I'm aware of the cliche, but I've not read many of 'those' books.

The ones I have read (and which put me off reading more) were the first Rabbit book and Revolutionary Road - which don't quite fit the stereotype described above, having been written when the authors were only just in their 30s, and both of them were about crises which weren't so much 'mid-life'... more kind of delayed coming of age.

I didn't mind Revolutionary Road - I think you were supposed to hate the main couple. Are you supposed to hate Rabbit?

Pingers

Multi-generational family sagas, usually but not exclusively American. Stuff like Anne Tyler and a whole host of others telling us things we already know about families. I do get the point of having some level of universality in fiction, but to me that should be a way in to also tell you something true about life that you hadn't thought of yet. I don't see the point of books that exclusively tell you what you already knew, like people having wildly differing experiences of what were ostensibly very similar childhoods, or that families have secrets. Even otherwise very good writers fall prey to this - I really like Thomas Mann for example, but Buddenbrooks is turgid.

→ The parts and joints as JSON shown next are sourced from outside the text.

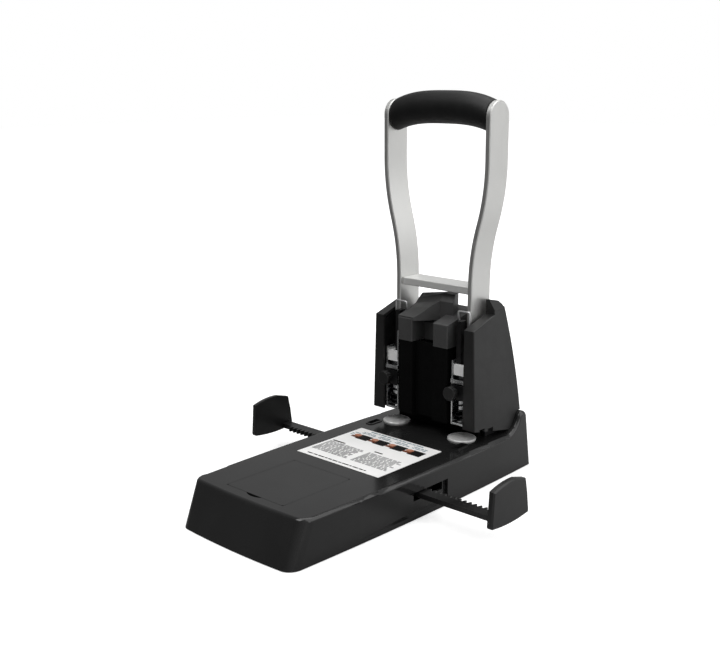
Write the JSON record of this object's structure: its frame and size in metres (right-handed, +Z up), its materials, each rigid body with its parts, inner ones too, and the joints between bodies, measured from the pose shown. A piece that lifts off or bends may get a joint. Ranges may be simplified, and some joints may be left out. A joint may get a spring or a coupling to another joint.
{
  "type": "two-hole punch",
  "caption": "Heavy-duty desk hole punch: tall looped lever drives two hollow punches; linked paper guides, storage lid and chip drawer in the base.",
  "frame": {"origin": "centre of the footprint, at table height, with the handle upright and the paper guides at rest", "axes": "+Z up, +X to the user's right along the line of the two holes, +Y away from the user"},
  "size_m": [0.275, 0.284, 0.3118],
  "materials": {
    "base_plastic": "satin gloss",
    "cheek_plastic": "satin",
    "column_plastic": "matt",
    "inner_plastic": "matt",
    "gear_plastic": "matt",
    "rack_plastic": "matt",
    "stop_plastic": "satin",
    "knob_plastic": "matt",
    "head_casting": "fine texture",
    "label_sheet": "printed",
    "foot_rubber": "matt",
    "grip_rubber": "matt",
    "arm_aluminium": "brushed",
    "disc_steel": "turned",
    "slide_steel": "ground",
    "bracket_steel": "zinc plated",
    "spring_steel": "drawn wire",
    "screw_steel": "zinc plated",
    "floor_steel": "black",
    "dark_steel": "blackened"
  },
  "bodies": {
    "base": {"base_shell": "base_plastic", "base_floor": "floor_steel", "floor_screws": "screw_steel", "rubber_feet": "foot_rubber", "storage_box": "inner_plastic", "instruction_label": "label_sheet", "guide_carrier": "inner_plastic", "guide_cover": "floor_steel", "anvil": "dark_steel", "tie_rods": "dark_steel", "rear_cover": "cheek_plastic", "column_cover": "column_plastic", "paper_stop": "column_plastic", "head": "head_casting", "side_frame_left": "dark_steel", "side_frame_right": "dark_steel", "cheek_left": "cheek_plastic", "cheek_right": "cheek_plastic", "punch_bracket_left": "bracket_steel", "punch_bracket_right": "bracket_steel", "clamp_plate_left": "dark_steel", "clamp_plate_right": "dark_steel", "punch_spring_left": "spring_steel", "punch_spring_right": "spring_steel"},
    "handle": {"handle_arm_left": "arm_aluminium", "handle_arm_right": "arm_aluminium", "handle_crossbar": "arm_aluminium", "grip": "grip_rubber", "grip_rod": "screw_steel", "main_shaft": "screw_steel", "drive_sector_left": "dark_steel", "drive_sector_right": "dark_steel", "return_spring_left": "spring_steel", "return_spring_right": "spring_steel"},
    "pinion": {"guide_pinion": "gear_plastic"},
    "drawer": {"chip_drawer": "inner_plastic"},
    "lid": {"storage_lid": "base_plastic"},
    "left_punch": {"punch_slide_left": "slide_steel", "slide_rack_left": "dark_steel", "punch_left": "slide_steel"},
    "left_guide": {"guide_rack_left": "rack_plastic", "guide_plate_left": "stop_plastic"},
    "left_disc": {"cutting_disc_left": "disc_steel"},
    "left_knob": {"knob_left": "knob_plastic"},
    "right_punch": {"punch_slide_right": "slide_steel", "slide_rack_right": "dark_steel", "punch_right": "slide_steel"},
    "right_guide": {"guide_rack_right": "rack_plastic", "guide_plate_right": "stop_plastic"},
    "right_disc": {"cutting_disc_right": "disc_steel"},
    "right_knob": {"knob_right": "knob_plastic"}
  },
  "joints": [
    {"name": "handle_hinge", "type": "hinge", "parent": "base", "child": "handle", "pos_m": [0, 0.098, 0.106], "axis": [1, 0, 0], "range_deg": [0, 80], "stiffness_Nm_per_rad": 0.5, "springref_deg": -20.05},
    {"name": "right_punch_slide", "type": "slide", "parent": "base", "child": "right_punch", "axis": [0, 0, -1], "range_m": [0, 0.0224], "deforming": ["punch_spring_right"]},
    {"name": "left_punch_slide", "type": "slide", "parent": "base", "child": "left_punch", "axis": [0, 0, -1], "range_m": [0, 0.0224], "deforming": ["punch_spring_left"]},
    {"name": "right_guide_slide", "type": "slide", "parent": "base", "child": "right_guide", "axis": [1, 0, 0], "range_m": [-0.031, 0.016]},
    {"name": "left_guide_slide", "type": "slide", "parent": "base", "child": "left_guide", "axis": [-1, 0, 0], "range_m": [-0.031, 0.016]},
    {"name": "pinion_spin", "type": "hinge", "parent": "base", "child": "pinion", "pos_m": [0, 0.0155, 0.0185], "axis": [0, 0, 1], "range_deg": [-119, 62]},
    {"name": "drawer_slide", "type": "slide", "parent": "base", "child": "drawer", "axis": [0, 1, 0], "range_m": [0, 0.05]},
    {"name": "lid_hinge", "type": "hinge", "parent": "base", "child": "lid", "pos_m": [0, -0.051, 0.0346], "axis": [-1, 0, 0], "range_deg": [0, 100]},
    {"name": "right_disc_spin", "type": "hinge", "parent": "base", "child": "right_disc", "pos_m": [0.035, 0.076, 0.034], "axis": [0, 0, 1], "continuous": true},
    {"name": "right_knob_spin", "type": "hinge", "parent": "base", "child": "right_knob", "pos_m": [0.033, 0.062, 0.0754], "axis": [0, 1, 0], "continuous": true},
    {"name": "left_disc_spin", "type": "hinge", "parent": "base", "child": "left_disc", "pos_m": [-0.035, 0.076, 0.034], "axis": [0, 0, 1], "continuous": true},
    {"name": "left_knob_spin", "type": "hinge", "parent": "base", "child": "left_knob", "pos_m": [-0.037, 0.062, 0.0754], "axis": [0, 1, 0], "continuous": true}
  ],
  "couplings": [
    {"joint": "right_punch_slide", "follows": "handle_hinge", "m_per_rad": 0.016},
    {"joint": "left_punch_slide", "follows": "handle_hinge", "m_per_rad": 0.016},
    {"joint": "left_guide_slide", "follows": "right_guide_slide", "ratio": 1},
    {"joint": "pinion_spin", "follows": "right_guide_slide", "rad_per_m": 66.667}
  ]
}
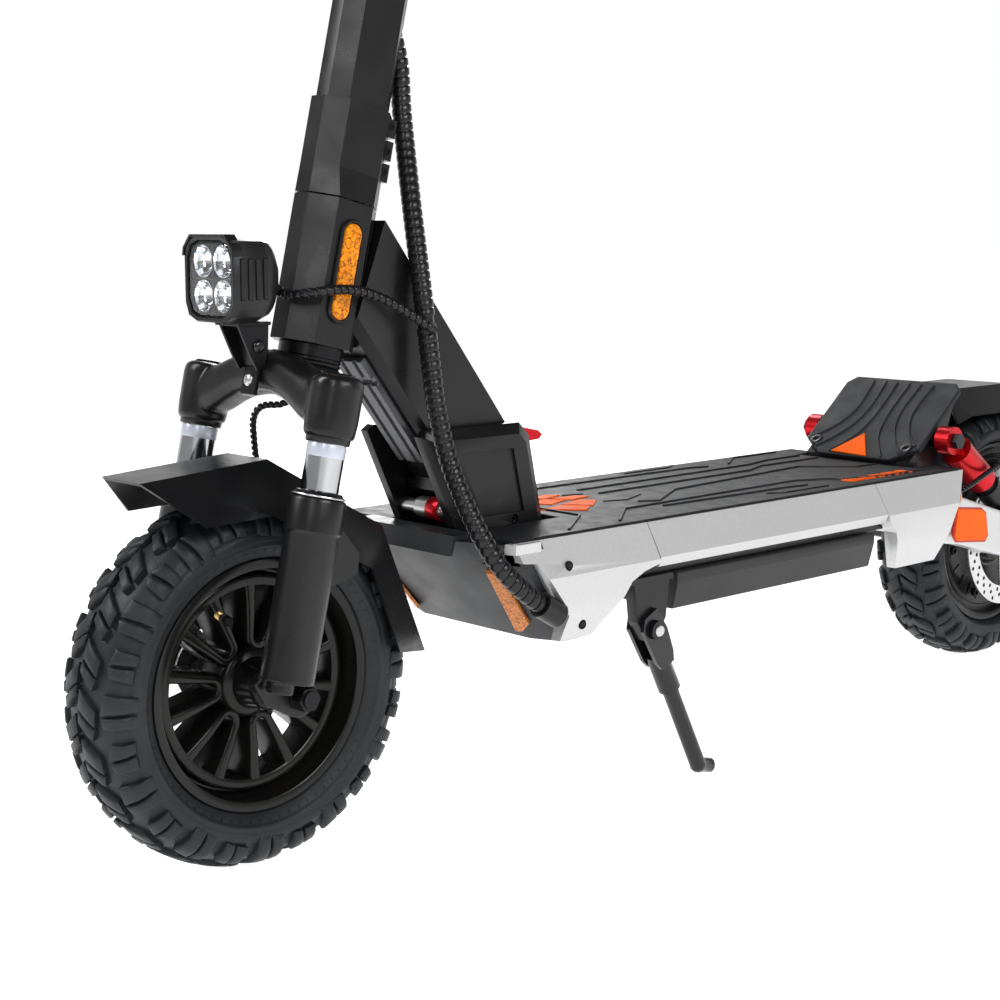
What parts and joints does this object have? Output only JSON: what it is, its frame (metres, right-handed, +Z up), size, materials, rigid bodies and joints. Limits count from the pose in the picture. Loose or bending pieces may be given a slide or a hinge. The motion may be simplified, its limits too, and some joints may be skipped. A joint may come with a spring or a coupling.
{
  "type": "electric kick scooter",
  "caption": "Electric kick scooter with folding front frame, suspension fork, sprung swing arm, wide rubber deck and rear hub motor.",
  "frame": {"origin": "centre of the bounding box at ground level, under the middle of the deck", "axes": "+X to the rider's left, -Y forwards in the direction of travel, +Z up"},
  "size_m": [0.62, 1.156, 1.2427],
  "materials": {
    "satin_black_paint": "satin powder coat",
    "cast_silver": "fine silver lacquer",
    "nose_plastic": "fine grained",
    "amber_reflector": "moulded prisms",
    "deck_rubber": "moulded ridges, matt",
    "battery_shell": "satin",
    "zinc_steel": "zinc plated",
    "black_steel": "black oxide",
    "channel_grey": "ribbed",
    "red_anodised": "red anodised",
    "shock_black": "satin anodised",
    "chrome": "hard chrome",
    "grip_rubber": "knurled, matt",
    "black_plastic": "fine grained",
    "lever_aluminium": "black anodised",
    "lamp_lens": "clear, polished",
    "wheel_black": "satin, cast",
    "tyre_rubber": "matt, knobbly",
    "disc_steel": "turned, drilled",
    "fender_bright": "satin, pale edge",
    "gloss_black": "gloss",
    "cable_sleeve": "spiral wrap"
  },
  "bodies": {
    "deck": {"deck_frame": "satin_black_paint", "left_castings": "cast_silver", "right_castings": "cast_silver", "nose_cover": "nose_plastic", "corner_reflectors": "amber_reflector", "deck_mat": "deck_rubber", "battery_pack": "battery_shell", "controller": "battery_shell", "fold_plates": "satin_black_paint", "fold_pins": "zinc_steel", "kick_plate": "satin_black_paint", "kick_pad": "deck_rubber", "cable_gland": "black_plastic", "kickstand_bracket": "satin_black_paint", "deck_fixings": "black_steel", "rear_brake_hose": "cable_sleeve"},
    "front_frame": {"main_frame": "satin_black_paint", "beam_cover": "channel_grey", "head_reflectors": "amber_reflector", "headset_bearings": "black_steel", "cable_lower": "cable_sleeve"},
    "latch": {"latch_lever": "red_anodised"},
    "steering": {"crown": "satin_black_paint", "stanchions": "chrome", "stem_clamp": "satin_black_paint", "clamp_bolts": "black_steel", "stem": "satin_black_paint", "handlebar": "satin_black_paint", "grips": "grip_rubber", "display": "black_plastic", "bar_controls": "black_plastic", "headlight_bracket": "black_steel", "headlight_housing": "black_plastic", "headlight_lens": "lamp_lens", "cable_upper": "cable_sleeve", "headlight_lead": "cable_sleeve", "front_brake_hose": "cable_sleeve", "lever_hoses": "cable_sleeve"},
    "left_lever": {"brake_lever_left": "lever_aluminium"},
    "right_lever": {"brake_lever_right": "lever_aluminium"},
    "throttle": {"throttle_paddle": "black_plastic"},
    "button": {"power_button": "black_plastic"},
    "fork_lower": {"sliders": "satin_black_paint", "front_axle": "zinc_steel", "front_fender": "satin_black_paint", "front_caliper": "shock_black"},
    "front_wheel": {"front_rim": "wheel_black", "front_tyre": "tyre_rubber", "front_disc": "disc_steel"},
    "swing": {"swing_arm": "cast_silver", "swing_hardware": "zinc_steel", "rear_caliper": "shock_black", "rear_fender": "fender_bright", "swing_reflectors": "amber_reflector"},
    "rear_wheel": {"rear_tyre": "tyre_rubber", "hub_motor": "wheel_black", "rear_disc": "disc_steel"},
    "shock_upper": {"shock_bodies": "red_anodised"},
    "shock_lower": {"shock_rods": "shock_black"},
    "kickstand": {"kickstand_leg": "gloss_black"}
  },
  "joints": [
    {"name": "fold", "type": "hinge", "parent": "deck", "child": "front_frame", "pos_m": [0, -0.222, 0.246], "axis": [-1, 0, 0], "range_deg": [0, 77], "deforming": ["cable_lower"]},
    {"name": "latch_press", "type": "hinge", "parent": "front_frame", "child": "latch", "pos_m": [0, -0.208, 0.2785], "axis": [1, 0, 0], "range_deg": [0, 20], "stiffness_Nm_per_rad": 0.3, "springref_deg": -11.46},
    {"name": "steer", "type": "hinge", "parent": "front_frame", "child": "steering", "pos_m": [0, -0.43925, 0.128], "axis": [0, 0.2294, 0.9733], "range_deg": [-50, 50], "deforming": ["cable_upper", "headlight_lead"]},
    {"name": "fork_travel", "type": "slide", "parent": "steering", "child": "fork_lower", "axis": [0, 0.2294, 0.9733], "range_m": [0, 0.03], "stiffness_N_per_m": 15000, "springref_m": -0.012, "deforming": ["front_brake_hose"]},
    {"name": "front_spin", "type": "hinge", "parent": "fork_lower", "child": "front_wheel", "pos_m": [0, -0.45, 0.128], "axis": [1, 0, 0], "continuous": true},
    {"name": "brake_left", "type": "hinge", "parent": "steering", "child": "left_lever", "pos_m": [0.154, -0.21477, 1.21139], "axis": [0, 0.2294, 0.9733], "range_deg": [0, 10], "stiffness_Nm_per_rad": 1.5, "springref_deg": -8.59},
    {"name": "brake_right", "type": "hinge", "parent": "steering", "child": "right_lever", "pos_m": [-0.154, -0.21477, 1.21139], "axis": [0, -0.2294, -0.9733], "range_deg": [0, 10], "stiffness_Nm_per_rad": 1.5, "springref_deg": -8.59},
    {"name": "throttle_press", "type": "hinge", "parent": "steering", "child": "throttle", "pos_m": [-0.122, -0.19038, 1.18407], "axis": [-1, 0, 0], "range_deg": [0, 25], "stiffness_Nm_per_rad": 0.15, "springref_deg": -17.19},
    {"name": "power_press", "type": "slide", "parent": "steering", "child": "button", "axis": [0, -0.2294, -0.9733], "range_m": [0, 0.0015], "stiffness_N_per_m": 300, "springref_m": -0.002},
    {"name": "swing", "type": "hinge", "parent": "deck", "child": "swing", "pos_m": [0, 0.278, 0.166], "axis": [1, 0, 0], "range_deg": [0, 6], "stiffness_Nm_per_rad": 200, "springref_deg": -5.73, "deforming": ["rear_brake_hose"]},
    {"name": "rear_spin", "type": "hinge", "parent": "swing", "child": "rear_wheel", "pos_m": [0, 0.45, 0.128], "axis": [1, 0, 0], "continuous": true},
    {"name": "shock_tilt", "type": "hinge", "parent": "deck", "child": "shock_upper", "pos_m": [0, 0.29, 0.238], "axis": [1, 0, 0], "range_deg": [0, 4.7]},
    {"name": "shock_stroke", "type": "slide", "parent": "shock_upper", "child": "shock_lower", "axis": [0, 0.8094, -0.5872], "range_m": [-0.0072, 0]},
    {"name": "kickstand_swing", "type": "hinge", "parent": "deck", "child": "kickstand", "pos_m": [0.093, -0.142, 0.131], "axis": [1, 0, 0], "range_deg": [0, 57]}
  ],
  "couplings": [
    {"joint": "shock_tilt", "follows": "swing", "ratio": 0.755},
    {"joint": "shock_stroke", "follows": "swing", "m_per_rad": -0.0666}
  ]
}
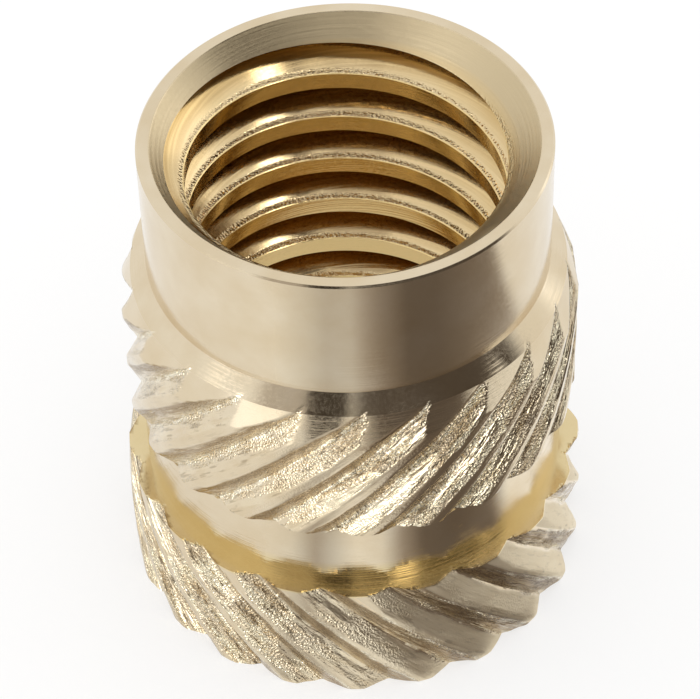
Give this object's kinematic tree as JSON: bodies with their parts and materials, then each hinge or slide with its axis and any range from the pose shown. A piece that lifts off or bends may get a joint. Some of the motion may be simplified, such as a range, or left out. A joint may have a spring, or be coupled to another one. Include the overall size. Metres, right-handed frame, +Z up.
{
  "type": "threaded insert",
  "caption": "Knurled brass threaded insert with a plain pilot, two bands of slanted teeth that lean opposite ways and a tapped hole right through.",
  "frame": {"origin": "centre of the flat base at the wide, knurled end", "axes": "+Z up the axis of the hole, from the wide end to the rim of the pilot; -Y is the side that faces the viewer"},
  "size_m": [0.0104, 0.0104, 0.012],
  "materials": {
    "brass": "pale bright brass, turned on the pilot and neck, pressed and torn on the knurls"
  },
  "bodies": {
    "root": {"threaded_insert": "brass"}
  },
  "joints": []
}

Completely separately, if I ever read again that someone has 'gunned the engine' I shall get very batey. Surely this is a phrase that no-one uses it in real life, yet it's everywhere in fiction.

Pink Gregory

"John turned the ignition on his motorcycle, made it go vrrr vrrr vrrr and rode off, flipping the bird to the man."

Icehaven

Anything set around WWII. You could probably go into the fiction section of any library or bookshop in the UK right now and find at least one book on each shelf at least partly set between 1939 and 1945. Yes it was obviously the main event that's shaped the last 70 odd years of history but ffs, other eras are available.

Jerzy Bondov

I don't know why, and it's not really a cliche, but I really hate reading about characters 'padding' around their house. 'She padded down the hallway', 'she padded over to the window', 'she padded into the kitchen'. I refuse to pad anywhere. Fuck that.